> **Exercise description**
Return the number of lines in which the word "object" appears; add nothing else.

> **Provided records**
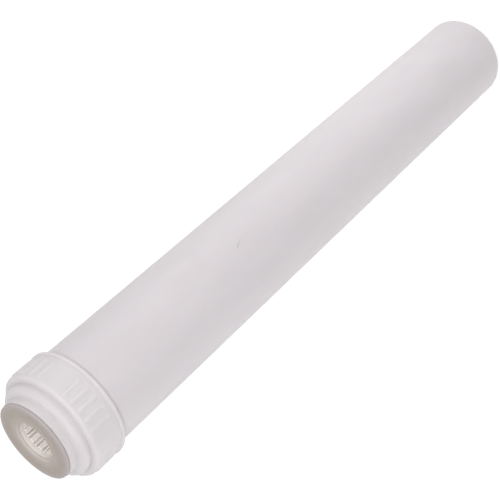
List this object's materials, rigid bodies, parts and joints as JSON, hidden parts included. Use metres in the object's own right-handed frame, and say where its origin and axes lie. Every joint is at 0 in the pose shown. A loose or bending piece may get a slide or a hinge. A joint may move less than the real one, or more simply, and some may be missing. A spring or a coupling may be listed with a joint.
{
  "type": "refillable water filter cartridge",
  "caption": "Refillable water filter cartridge: long plain tube, ribbed screw cap with a slotted strainer, soft ring gaskets on both ends, felt pads inside, and a base with inlet windows.",
  "frame": {"origin": "centre of the lower gasket's outer face, on which the cartridge stands", "axes": "+Z along the cartridge's axis towards the screw cap; X and Y across it, with -Y towards the camera of the picture"},
  "size_m": [0.0746, 0.0746, 0.508],
  "materials": {
    "tube_plastic": "satin white extruded polypropylene",
    "cap_plastic": "satin white moulded polypropylene",
    "gasket_foam": "matt grey-beige soft closed-cell gasket",
    "seal_rubber": "matt black rubber",
    "felt": "off-white needled felt"
  },
  "bodies": {
    "housing": {"body_tube": "tube_plastic", "base_plug": "cap_plastic", "base_socket": "cap_plastic", "bottom_gasket": "gasket_foam", "lower_felt_pad": "felt", "upper_felt_pad": "felt"},
    "seal": {"cap_seal_ring": "seal_rubber"},
    "cap": {"screw_cap": "cap_plastic", "strainer_basket": "cap_plastic", "cap_gasket": "gasket_foam"}
  },
  "joints": [
    {"name": "cap_rise", "type": "slide", "parent": "housing", "child": "seal", "axis": [0, 0, 1], "range_m": [0, 0.024]},
    {"name": "cap_turn", "type": "hinge", "parent": "seal", "child": "cap", "pos_m": [0, 0, 0.492], "axis": [0, 0, 1], "range_deg": [0, 1080]}
  ],
  "couplings": [
    {"joint": "cap_rise", "follows": "cap_turn", "m_per_rad": 0.0012732}
  ]
}
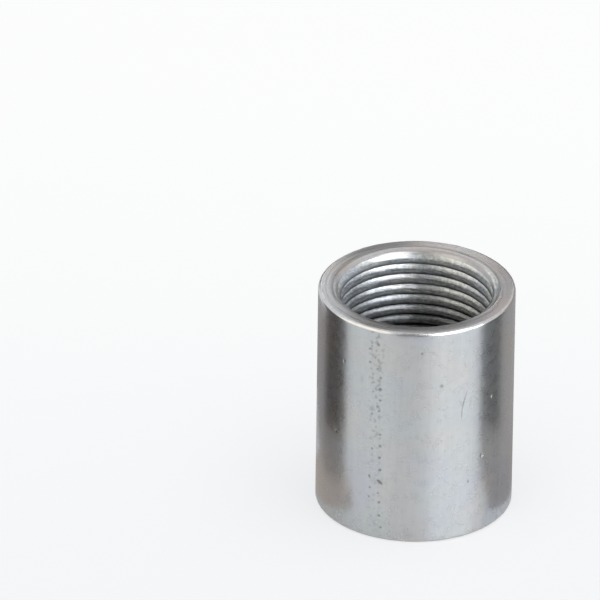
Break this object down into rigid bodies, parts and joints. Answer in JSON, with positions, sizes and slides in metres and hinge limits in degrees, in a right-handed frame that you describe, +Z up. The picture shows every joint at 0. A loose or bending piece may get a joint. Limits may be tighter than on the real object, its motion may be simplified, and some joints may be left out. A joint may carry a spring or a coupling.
{
  "type": "pipe socket",
  "caption": "Short round steel sleeve with a parallel pipe thread right through it, for joining threaded pipe ends in line.",
  "frame": {"origin": "centre of the lower end face, on the axis of the bore", "axes": "+Z up along the bore, from the lower end face to the upper one"},
  "size_m": [0.0394, 0.0394, 0.0476],
  "materials": {
    "zinc_plated_steel": "bright zinc plating over drawn and machined steel, lightly pitted"
  },
  "bodies": {
    "root": {"socket": "zinc_plated_steel"}
  },
  "joints": []
}
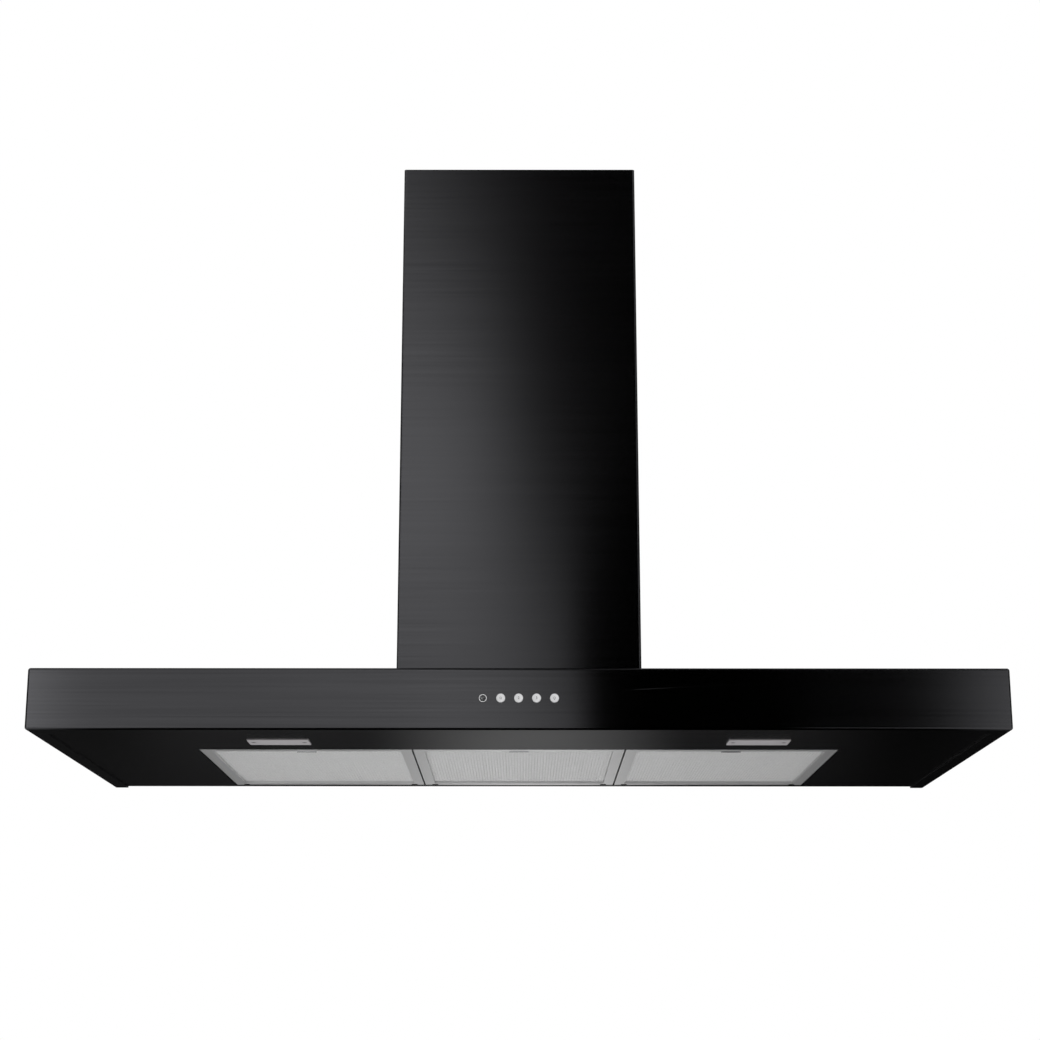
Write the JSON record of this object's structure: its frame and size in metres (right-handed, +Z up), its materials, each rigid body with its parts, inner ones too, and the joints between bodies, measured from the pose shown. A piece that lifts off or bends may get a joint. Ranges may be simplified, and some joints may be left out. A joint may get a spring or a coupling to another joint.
{
  "type": "chimney range hood",
  "caption": "Wall-mounted T-shaped chimney hood: wide thin canopy with push buttons, lamps and lift-out mesh filters, blower and round duct collar inside a telescopic flue cover.",
  "frame": {"origin": "on the wall plane, under the middle of the canopy, level with its lower rim", "axes": "+X to the right seen from the front, +Y into the wall, +Z up"},
  "size_m": [1.1, 0.502, 0.784],
  "materials": {
    "black_steel": "black coated brushed stainless sheet, fine horizontal grain",
    "black_paint": "black coated sheet, satin",
    "galvanised": "galvanised sheet, satin",
    "frame_aluminium": "satin anodised",
    "mesh_aluminium": "woven mesh, satin",
    "spring_steel": "bright",
    "screw_steel": "zinc plated",
    "frosted_glass": "frosted",
    "button_silver": "satin silver",
    "clear_plastic": "clear",
    "bright_ring": "polished",
    "circuit_board": "solder-masked",
    "black_plastic": "moulded, fine grain",
    "flap_plastic": "moulded",
    "cable": "sheathed",
    "motor_body": "cast and painted",
    "capacitor_case": "moulded"
  },
  "bodies": {
    "hood": {"canopy_shell": "black_steel", "lower_flue_cover": "black_steel", "underside_panel": "black_paint", "canopy_back": "black_paint", "filter_dividers": "black_paint", "blower_chamber": "galvanised", "flue_feet": "galvanised", "wall_hanger": "galvanised", "chamber_hook": "galvanised", "flue_wall_bracket": "galvanised", "motor_bracket": "galvanised", "lamp_housing_left": "galvanised", "lamp_housing_right": "galvanised", "inlet_rings": "galvanised", "filter_hooks": "spring_steel", "button_springs": "spring_steel", "damper_pin": "spring_steel", "lamp_screws": "screw_steel", "chamber_screws": "screw_steel", "flue_foot_screws": "screw_steel", "lamp_lens_left": "frosted_glass", "lamp_lens_right": "frosted_glass", "indicator_lens": "clear_plastic", "indicator_ring": "bright_ring", "lamp_boards": "circuit_board", "switch_board": "circuit_board", "power_board": "circuit_board", "button_guide": "black_plastic", "control_box": "black_plastic", "control_box_lid": "black_plastic", "scroll_casing": "black_plastic", "terminal_box": "black_plastic", "cable_gland": "black_plastic", "outlet_collar": "black_plastic", "lamp_leads": "cable", "control_lead": "cable", "motor_lead": "cable", "motor": "motor_body", "capacitor": "capacitor_case"},
    "upper_flue": {"upper_flue_cover": "black_steel"},
    "button_1": {"button_1": "button_silver"},
    "button_2": {"button_2": "button_silver"},
    "button_3": {"button_3": "button_silver"},
    "button_4": {"button_4": "button_silver"},
    "filter_left": {"filter_frame_left": "frame_aluminium", "filter_mesh_left": "mesh_aluminium", "latch_spring_left": "spring_steel"},
    "filter_middle": {"filter_frame_middle": "frame_aluminium", "filter_mesh_middle": "mesh_aluminium", "latch_spring_middle": "spring_steel"},
    "filter_right": {"filter_frame_right": "frame_aluminium", "filter_mesh_right": "mesh_aluminium", "latch_spring_right": "spring_steel"},
    "latch_left": {"filter_latch_left": "spring_steel"},
    "latch_middle": {"filter_latch_middle": "spring_steel"},
    "latch_right": {"filter_latch_right": "spring_steel"},
    "wheel": {"impeller": "black_plastic", "motor_shaft": "spring_steel"},
    "flap_front": {"damper_flap_front": "flap_plastic"},
    "flap_rear": {"damper_flap_rear": "flap_plastic"}
  },
  "joints": [
    {"name": "upper_flue_slide", "type": "slide", "parent": "hood", "child": "upper_flue", "axis": [0, 0, 1], "range_m": [0, 0.35]},
    {"name": "button_1_press", "type": "slide", "parent": "hood", "child": "button_1", "axis": [0, 1, 0], "range_m": [0, 0.0015], "stiffness_N_per_m": 400, "springref_m": -0.0006, "deforming": ["button_springs"]},
    {"name": "button_2_press", "type": "slide", "parent": "hood", "child": "button_2", "axis": [0, 1, 0], "range_m": [0, 0.0015], "stiffness_N_per_m": 400, "springref_m": -0.0006, "deforming": ["button_springs"]},
    {"name": "button_3_press", "type": "slide", "parent": "hood", "child": "button_3", "axis": [0, 1, 0], "range_m": [0, 0.0015], "stiffness_N_per_m": 400, "springref_m": -0.0006, "deforming": ["button_springs"]},
    {"name": "button_4_press", "type": "slide", "parent": "hood", "child": "button_4", "axis": [0, 1, 0], "range_m": [0, 0.0015], "stiffness_N_per_m": 400, "springref_m": -0.0006, "deforming": ["button_springs"]},
    {"name": "filter_left_tilt", "type": "hinge", "parent": "hood", "child": "filter_left", "pos_m": [-0.2545, -0.02, 0.007], "axis": [1, 0, 0], "range_deg": [0, 75]},
    {"name": "latch_left_slide", "type": "slide", "parent": "filter_left", "child": "latch_left", "axis": [0, 1, 0], "range_m": [0, 0.003], "stiffness_N_per_m": 300, "springref_m": -0.002, "deforming": ["latch_spring_left"]},
    {"name": "filter_middle_tilt", "type": "hinge", "parent": "hood", "child": "filter_middle", "pos_m": [0, -0.02, 0.007], "axis": [1, 0, 0], "range_deg": [0, 75]},
    {"name": "latch_middle_slide", "type": "slide", "parent": "filter_middle", "child": "latch_middle", "axis": [0, 1, 0], "range_m": [0, 0.003], "stiffness_N_per_m": 300, "springref_m": -0.002, "deforming": ["latch_spring_middle"]},
    {"name": "filter_right_tilt", "type": "hinge", "parent": "hood", "child": "filter_right", "pos_m": [0.2545, -0.02, 0.007], "axis": [1, 0, 0], "range_deg": [0, 75]},
    {"name": "latch_right_slide", "type": "slide", "parent": "filter_right", "child": "latch_right", "axis": [0, 1, 0], "range_m": [0, 0.003], "stiffness_N_per_m": 300, "springref_m": -0.002, "deforming": ["latch_spring_right"]},
    {"name": "wheel_spin", "type": "hinge", "parent": "hood", "child": "wheel", "pos_m": [0, -0.122, 0.19], "axis": [1, 0, 0], "continuous": true},
    {"name": "flap_front_swing", "type": "hinge", "parent": "hood", "child": "flap_front", "pos_m": [0, -0.132, 0.39], "axis": [-1, 0, 0], "range_deg": [0, 75]},
    {"name": "flap_rear_swing", "type": "hinge", "parent": "hood", "child": "flap_rear", "pos_m": [0, -0.132, 0.39], "axis": [1, 0, 0], "range_deg": [0, 75]}
  ]
}
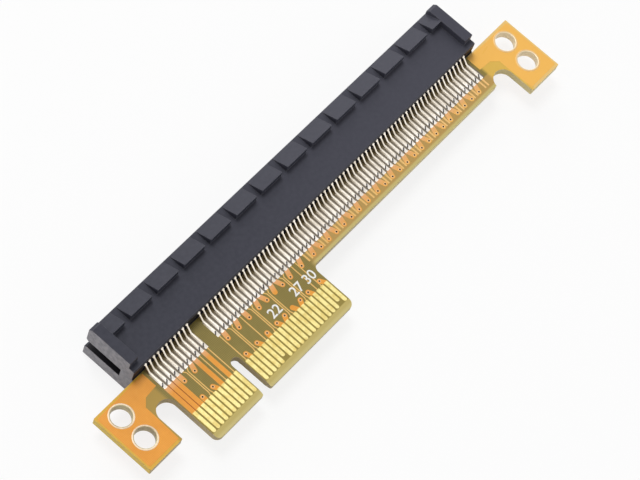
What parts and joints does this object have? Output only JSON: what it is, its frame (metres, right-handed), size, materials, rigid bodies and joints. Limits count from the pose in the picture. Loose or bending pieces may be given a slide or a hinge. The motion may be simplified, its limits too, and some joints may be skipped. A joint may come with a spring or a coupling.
{
  "type": "expansion riser card",
  "caption": "Flat riser card: a short keyed card edge with gold fingers feeds a long open-ended card slot; drilled mounting tabs at both ends.",
  "frame": {"origin": "under the middle of the card's length and depth, on the surface that it lies on", "axes": "+X along the slot towards the long end of the card edge, +Y from the card edge to the slot mouth, +Z out of the component side"},
  "size_m": [0.1076, 0.0266, 0.009],
  "materials": {
    "board_laminate": "glass-filled laminate under a satin yellow solder mask",
    "slot_plastic": "dark grey moulded, fine matt grain",
    "contact_tin": "bright tin plate on stamped copper alloy",
    "finger_gold": "pale gold plate on copper",
    "hole_plating": "tinned copper, satin"
  },
  "bodies": {
    "root": {"board": "board_laminate", "contacts_back_long": "contact_tin", "contacts_back_short": "contact_tin", "contacts_front_long": "contact_tin", "contacts_front_short": "contact_tin", "fingers_back_long": "finger_gold", "fingers_back_short": "finger_gold", "fingers_front_long": "finger_gold", "fingers_front_short": "finger_gold", "hole_barrel_left_lower": "hole_plating", "hole_barrel_left_upper": "hole_plating", "hole_barrel_right_lower": "hole_plating", "hole_barrel_right_upper": "hole_plating", "slot_housing": "slot_plastic"}
  },
  "joints": []
}
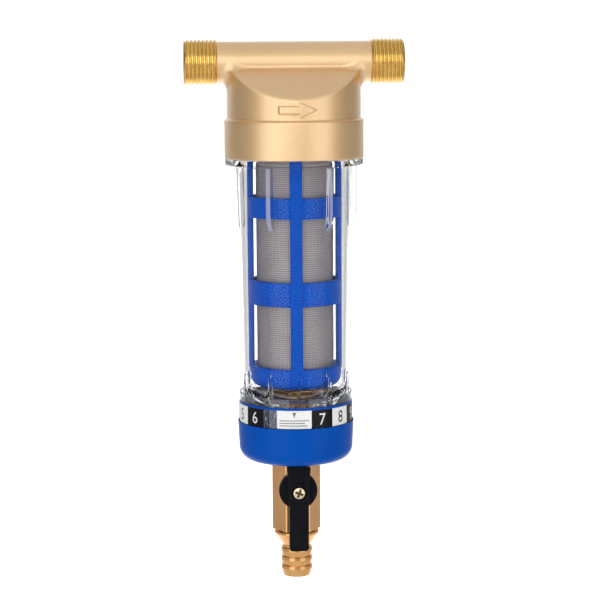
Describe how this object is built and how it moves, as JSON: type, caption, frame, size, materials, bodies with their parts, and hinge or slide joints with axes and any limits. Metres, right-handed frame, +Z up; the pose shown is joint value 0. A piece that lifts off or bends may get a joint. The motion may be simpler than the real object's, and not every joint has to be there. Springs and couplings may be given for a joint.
{
  "type": "magnetic system filter",
  "caption": "Spin-down in-line filter: brass tee head with threaded ports, clear screw-on bowl, mesh cartridge round a magnet rod, month ring, base cap and lever drain valve with hose tail.",
  "frame": {"origin": "where the axis through the two ports (X) crosses the axis of the bowl (Z)", "axes": "+X from inlet to outlet along the pipe run, +Z up along the bowl axis towards the head, -Y the front, where the flow arrow and the valve lever are"},
  "size_m": [0.1024, 0.0654, 0.2559],
  "materials": {
    "cast_brass": "satin blasted casting",
    "turned_brass": "turned",
    "clear_plastic": "clear moulded",
    "clear_ring": "clear moulded",
    "blue_plastic": "moulded",
    "blue_gloss": "gloss",
    "steel_mesh": "woven",
    "stainless": "drawn tube",
    "magnet_nickel": "nickel plated",
    "pole_steel": "turned",
    "label_white": "printed film",
    "label_black": "printed film",
    "black_rubber": "moulded",
    "polished_ball": "polished",
    "white_ptfe": "turned",
    "black_plastic": "moulded",
    "screw_plated": "plated"
  },
  "bodies": {
    "head": {"head_casting": "cast_brass", "cartridge_cage": "blue_plastic", "mesh_screen": "steel_mesh", "cartridge_seal": "black_rubber", "magnet_sleeve": "stainless", "magnet_stack": "magnet_nickel", "pole_washers": "pole_steel", "magnet_end_plug": "stainless"},
    "bowl_seal_carrier": {"bowl_seal": "black_rubber"},
    "bowl": {"clear_bowl": "clear_plastic", "base_cap": "blue_gloss", "drain_nut": "turned_brass", "nut_washer": "black_rubber", "floor_washer": "black_rubber", "valve_body": "turned_brass", "hose_tail": "turned_brass", "tail_seal": "black_rubber", "upper_seat": "white_ptfe", "lower_seat": "white_ptfe", "stem_thrust_washer": "white_ptfe"},
    "month_ring": {"month_ring": "clear_ring", "month_label": "label_white", "month_squares": "label_black"},
    "valve_handle": {"valve_lever": "black_plastic", "lever_screw": "screw_plated", "valve_stem": "turned_brass", "stem_seals": "black_rubber", "drain_ball": "polished_ball"}
  },
  "joints": [
    {"name": "bowl_lowering", "type": "slide", "parent": "head", "child": "bowl_seal_carrier", "axis": [0, 0, -1], "range_m": [0, 0.012]},
    {"name": "bowl_unscrewing", "type": "hinge", "parent": "bowl_seal_carrier", "child": "bowl", "pos_m": [0, 0, -0.0446], "axis": [0, 0, -1], "range_deg": [0, 1440]},
    {"name": "month_ring_turn", "type": "hinge", "parent": "bowl", "child": "month_ring", "pos_m": [0, 0, -0.165], "axis": [0, 0, 1], "continuous": true},
    {"name": "valve_lever_turn", "type": "hinge", "parent": "bowl", "child": "valve_handle", "pos_m": [0, -0.013, -0.2014], "axis": [0, 1, 0], "range_deg": [0, 90]}
  ],
  "couplings": [
    {"joint": "bowl_lowering", "follows": "bowl_unscrewing", "m_per_rad": 0.00047746}
  ]
}
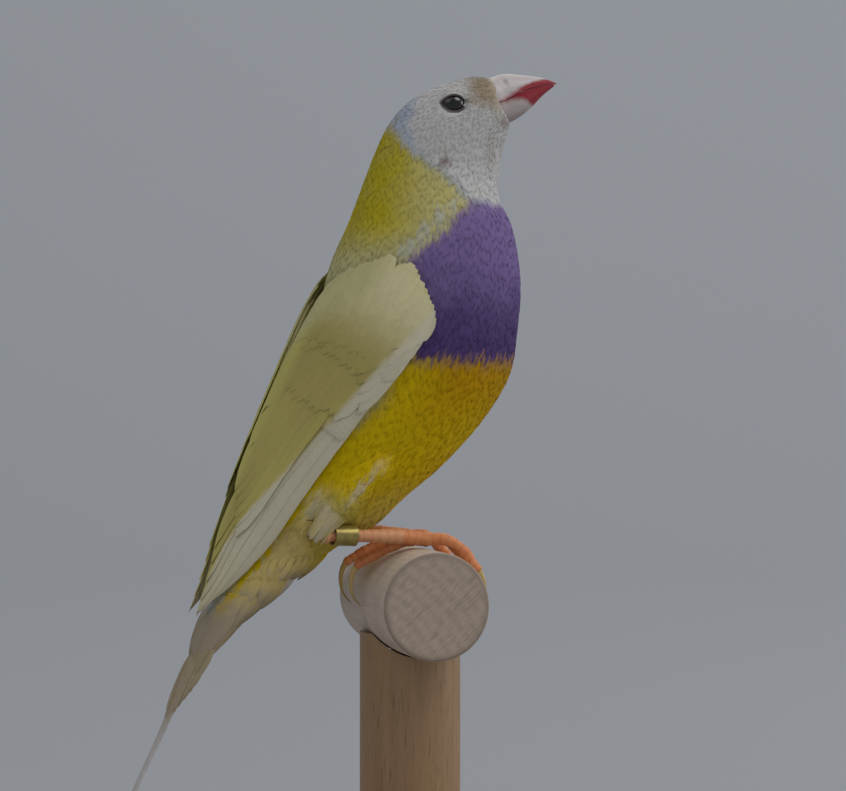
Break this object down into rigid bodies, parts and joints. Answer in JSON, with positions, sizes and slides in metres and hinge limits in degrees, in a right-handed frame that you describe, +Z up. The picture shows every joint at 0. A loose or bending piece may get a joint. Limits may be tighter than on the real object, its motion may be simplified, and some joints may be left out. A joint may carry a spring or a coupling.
{
  "type": "gouldian finch on a dowel perch",
  "caption": "Still life-size Gouldian finch standing upright on a short dowel perch, held by a post on a round wooden display base.",
  "frame": {"origin": "centre of the display base's underside, straight below the axis of the perch, in the middle plane of the bird", "axes": "+X the way the bird looks, +Y towards its left side along the perch, +Z up"},
  "size_m": [0.0892, 0.08, 0.1376],
  "materials": {
    "face": "soft short white feathers",
    "nape": "soft yellow feathers",
    "body": "soft purple breast and orange-yellow belly feathers",
    "rump": "soft pale yellow feathers",
    "wing": "pale olive-yellow vanes",
    "tail": "pale beige vanes",
    "thigh": "soft pale feathers",
    "bill": "ivory horn with a red tip",
    "bill_lower": "pale horn with a red tip",
    "eye": "glossy dark brown",
    "leg_skin": "pink scaly skin",
    "ring": "anodised, dull gold, bare",
    "perch_wood": "bare weathered dowel",
    "stand_wood": "bare beech"
  },
  "bodies": {
    "root": {"head": "face", "neck": "nape", "torso": "body", "tail_coverts": "rump", "tail": "tail", "wing_left": "wing", "wing_right": "wing", "thigh_left": "thigh", "thigh_right": "thigh", "bill_upper": "bill", "bill_lower": "bill_lower", "eye_left": "eye", "eye_right": "eye", "leg_left": "leg_skin", "leg_right": "leg_skin", "foot_left": "leg_skin", "foot_right": "leg_skin", "leg_ring": "ring", "perch": "perch_wood", "stand_post": "stand_wood", "stand_base": "stand_wood"}
  },
  "joints": []
}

> **Result of the task**
6